Stored data:
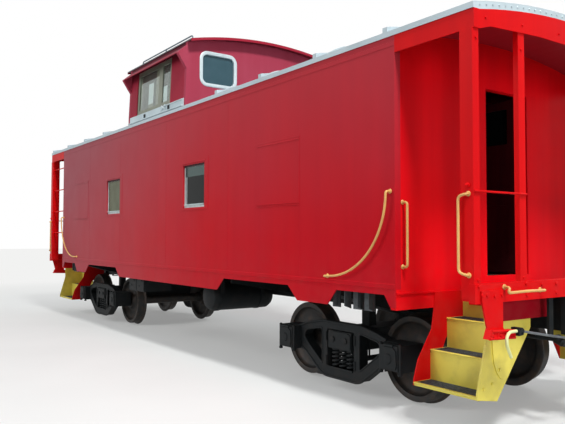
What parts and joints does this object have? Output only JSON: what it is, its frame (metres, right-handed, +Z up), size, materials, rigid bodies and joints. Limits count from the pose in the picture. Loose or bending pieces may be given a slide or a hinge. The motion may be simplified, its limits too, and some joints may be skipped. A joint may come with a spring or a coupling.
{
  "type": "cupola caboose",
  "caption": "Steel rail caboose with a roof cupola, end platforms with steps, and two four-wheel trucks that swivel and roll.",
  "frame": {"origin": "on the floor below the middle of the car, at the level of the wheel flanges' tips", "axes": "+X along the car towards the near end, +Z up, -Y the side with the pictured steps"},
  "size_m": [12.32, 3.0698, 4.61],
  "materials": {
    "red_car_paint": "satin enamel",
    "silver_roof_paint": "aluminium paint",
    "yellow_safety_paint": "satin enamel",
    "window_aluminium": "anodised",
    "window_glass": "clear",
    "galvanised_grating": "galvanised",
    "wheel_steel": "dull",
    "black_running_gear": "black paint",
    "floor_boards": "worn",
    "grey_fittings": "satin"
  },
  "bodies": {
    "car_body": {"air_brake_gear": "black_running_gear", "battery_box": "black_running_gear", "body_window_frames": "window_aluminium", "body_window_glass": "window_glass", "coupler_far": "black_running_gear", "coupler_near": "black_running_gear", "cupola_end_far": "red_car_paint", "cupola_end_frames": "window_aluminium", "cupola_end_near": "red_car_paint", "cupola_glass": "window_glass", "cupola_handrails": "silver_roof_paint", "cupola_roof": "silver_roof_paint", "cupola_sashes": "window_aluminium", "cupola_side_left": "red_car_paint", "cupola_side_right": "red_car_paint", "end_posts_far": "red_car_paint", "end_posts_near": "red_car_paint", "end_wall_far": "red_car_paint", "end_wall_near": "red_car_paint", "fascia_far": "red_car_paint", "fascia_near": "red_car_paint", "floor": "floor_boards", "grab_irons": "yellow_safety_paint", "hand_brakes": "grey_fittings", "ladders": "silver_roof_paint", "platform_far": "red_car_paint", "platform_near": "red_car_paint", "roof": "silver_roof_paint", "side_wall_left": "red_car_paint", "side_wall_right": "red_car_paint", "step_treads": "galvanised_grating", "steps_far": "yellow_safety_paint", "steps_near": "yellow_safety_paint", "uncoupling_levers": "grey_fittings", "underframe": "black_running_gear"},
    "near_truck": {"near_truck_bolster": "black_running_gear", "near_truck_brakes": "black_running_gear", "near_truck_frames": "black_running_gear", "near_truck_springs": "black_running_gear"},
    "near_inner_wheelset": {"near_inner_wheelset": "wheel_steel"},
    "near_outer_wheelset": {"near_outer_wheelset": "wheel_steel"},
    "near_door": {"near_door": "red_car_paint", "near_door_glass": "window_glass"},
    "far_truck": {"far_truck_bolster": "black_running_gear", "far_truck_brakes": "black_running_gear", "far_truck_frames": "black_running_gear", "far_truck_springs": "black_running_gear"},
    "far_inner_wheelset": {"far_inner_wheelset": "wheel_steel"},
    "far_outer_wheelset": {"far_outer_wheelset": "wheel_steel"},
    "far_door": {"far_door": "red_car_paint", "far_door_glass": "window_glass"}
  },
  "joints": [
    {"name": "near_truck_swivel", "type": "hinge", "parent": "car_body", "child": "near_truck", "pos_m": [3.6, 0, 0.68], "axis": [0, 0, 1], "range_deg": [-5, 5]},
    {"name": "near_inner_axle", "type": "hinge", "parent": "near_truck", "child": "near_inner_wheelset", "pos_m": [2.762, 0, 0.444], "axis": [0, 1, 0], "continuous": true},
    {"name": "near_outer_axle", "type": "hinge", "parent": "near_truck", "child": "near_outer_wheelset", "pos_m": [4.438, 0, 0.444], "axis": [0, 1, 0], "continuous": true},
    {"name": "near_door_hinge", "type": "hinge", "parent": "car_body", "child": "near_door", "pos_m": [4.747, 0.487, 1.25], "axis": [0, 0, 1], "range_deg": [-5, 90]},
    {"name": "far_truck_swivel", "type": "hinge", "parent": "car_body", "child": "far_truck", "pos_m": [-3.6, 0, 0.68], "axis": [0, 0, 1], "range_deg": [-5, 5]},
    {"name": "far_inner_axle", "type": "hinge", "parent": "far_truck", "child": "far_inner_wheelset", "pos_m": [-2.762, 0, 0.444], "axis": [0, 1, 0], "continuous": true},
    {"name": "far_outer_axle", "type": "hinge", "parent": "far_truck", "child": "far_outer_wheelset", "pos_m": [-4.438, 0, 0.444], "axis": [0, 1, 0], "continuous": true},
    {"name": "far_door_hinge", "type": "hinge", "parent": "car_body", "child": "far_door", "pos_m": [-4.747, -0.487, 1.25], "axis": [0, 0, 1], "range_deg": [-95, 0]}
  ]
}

Exercise requirements: Write the data out again in full and exactly.

Final result:
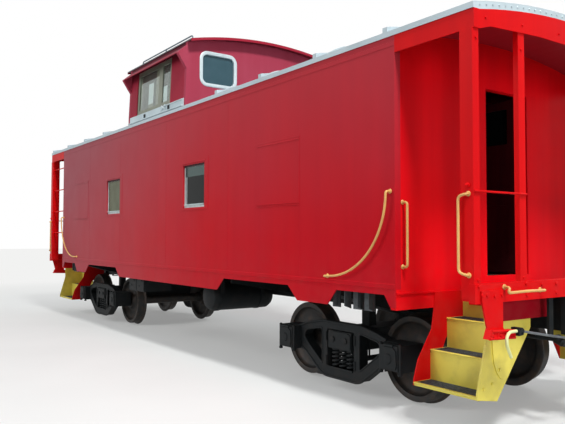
What parts and joints does this object have? Output only JSON: what it is, its frame (metres, right-handed, +Z up), size, materials, rigid bodies and joints. Limits count from the pose in the picture. Loose or bending pieces may be given a slide or a hinge. The motion may be simplified, its limits too, and some joints may be skipped. A joint may come with a spring or a coupling.
{
  "type": "cupola caboose",
  "caption": "Steel rail caboose with a roof cupola, end platforms with steps, and two four-wheel trucks that swivel and roll.",
  "frame": {"origin": "on the floor below the middle of the car, at the level of the wheel flanges' tips", "axes": "+X along the car towards the near end, +Z up, -Y the side with the pictured steps"},
  "size_m": [12.32, 3.0698, 4.61],
  "materials": {
    "red_car_paint": "satin enamel",
    "silver_roof_paint": "aluminium paint",
    "yellow_safety_paint": "satin enamel",
    "window_aluminium": "anodised",
    "window_glass": "clear",
    "galvanised_grating": "galvanised",
    "wheel_steel": "dull",
    "black_running_gear": "black paint",
    "floor_boards": "worn",
    "grey_fittings": "satin"
  },
  "bodies": {
    "car_body": {"air_brake_gear": "black_running_gear", "battery_box": "black_running_gear", "body_window_frames": "window_aluminium", "body_window_glass": "window_glass", "coupler_far": "black_running_gear", "coupler_near": "black_running_gear", "cupola_end_far": "red_car_paint", "cupola_end_frames": "window_aluminium", "cupola_end_near": "red_car_paint", "cupola_glass": "window_glass", "cupola_handrails": "silver_roof_paint", "cupola_roof": "silver_roof_paint", "cupola_sashes": "window_aluminium", "cupola_side_left": "red_car_paint", "cupola_side_right": "red_car_paint", "end_posts_far": "red_car_paint", "end_posts_near": "red_car_paint", "end_wall_far": "red_car_paint", "end_wall_near": "red_car_paint", "fascia_far": "red_car_paint", "fascia_near": "red_car_paint", "floor": "floor_boards", "grab_irons": "yellow_safety_paint", "hand_brakes": "grey_fittings", "ladders": "silver_roof_paint", "platform_far": "red_car_paint", "platform_near": "red_car_paint", "roof": "silver_roof_paint", "side_wall_left": "red_car_paint", "side_wall_right": "red_car_paint", "step_treads": "galvanised_grating", "steps_far": "yellow_safety_paint", "steps_near": "yellow_safety_paint", "uncoupling_levers": "grey_fittings", "underframe": "black_running_gear"},
    "near_truck": {"near_truck_bolster": "black_running_gear", "near_truck_brakes": "black_running_gear", "near_truck_frames": "black_running_gear", "near_truck_springs": "black_running_gear"},
    "near_inner_wheelset": {"near_inner_wheelset": "wheel_steel"},
    "near_outer_wheelset": {"near_outer_wheelset": "wheel_steel"},
    "near_door": {"near_door": "red_car_paint", "near_door_glass": "window_glass"},
    "far_truck": {"far_truck_bolster": "black_running_gear", "far_truck_brakes": "black_running_gear", "far_truck_frames": "black_running_gear", "far_truck_springs": "black_running_gear"},
    "far_inner_wheelset": {"far_inner_wheelset": "wheel_steel"},
    "far_outer_wheelset": {"far_outer_wheelset": "wheel_steel"},
    "far_door": {"far_door": "red_car_paint", "far_door_glass": "window_glass"}
  },
  "joints": [
    {"name": "near_truck_swivel", "type": "hinge", "parent": "car_body", "child": "near_truck", "pos_m": [3.6, 0, 0.68], "axis": [0, 0, 1], "range_deg": [-5, 5]},
    {"name": "near_inner_axle", "type": "hinge", "parent": "near_truck", "child": "near_inner_wheelset", "pos_m": [2.762, 0, 0.444], "axis": [0, 1, 0], "continuous": true},
    {"name": "near_outer_axle", "type": "hinge", "parent": "near_truck", "child": "near_outer_wheelset", "pos_m": [4.438, 0, 0.444], "axis": [0, 1, 0], "continuous": true},
    {"name": "near_door_hinge", "type": "hinge", "parent": "car_body", "child": "near_door", "pos_m": [4.747, 0.487, 1.25], "axis": [0, 0, 1], "range_deg": [-5, 90]},
    {"name": "far_truck_swivel", "type": "hinge", "parent": "car_body", "child": "far_truck", "pos_m": [-3.6, 0, 0.68], "axis": [0, 0, 1], "range_deg": [-5, 5]},
    {"name": "far_inner_axle", "type": "hinge", "parent": "far_truck", "child": "far_inner_wheelset", "pos_m": [-2.762, 0, 0.444], "axis": [0, 1, 0], "continuous": true},
    {"name": "far_outer_axle", "type": "hinge", "parent": "far_truck", "child": "far_outer_wheelset", "pos_m": [-4.438, 0, 0.444], "axis": [0, 1, 0], "continuous": true},
    {"name": "far_door_hinge", "type": "hinge", "parent": "car_body", "child": "far_door", "pos_m": [-4.747, -0.487, 1.25], "axis": [0, 0, 1], "range_deg": [-95, 0]}
  ]
}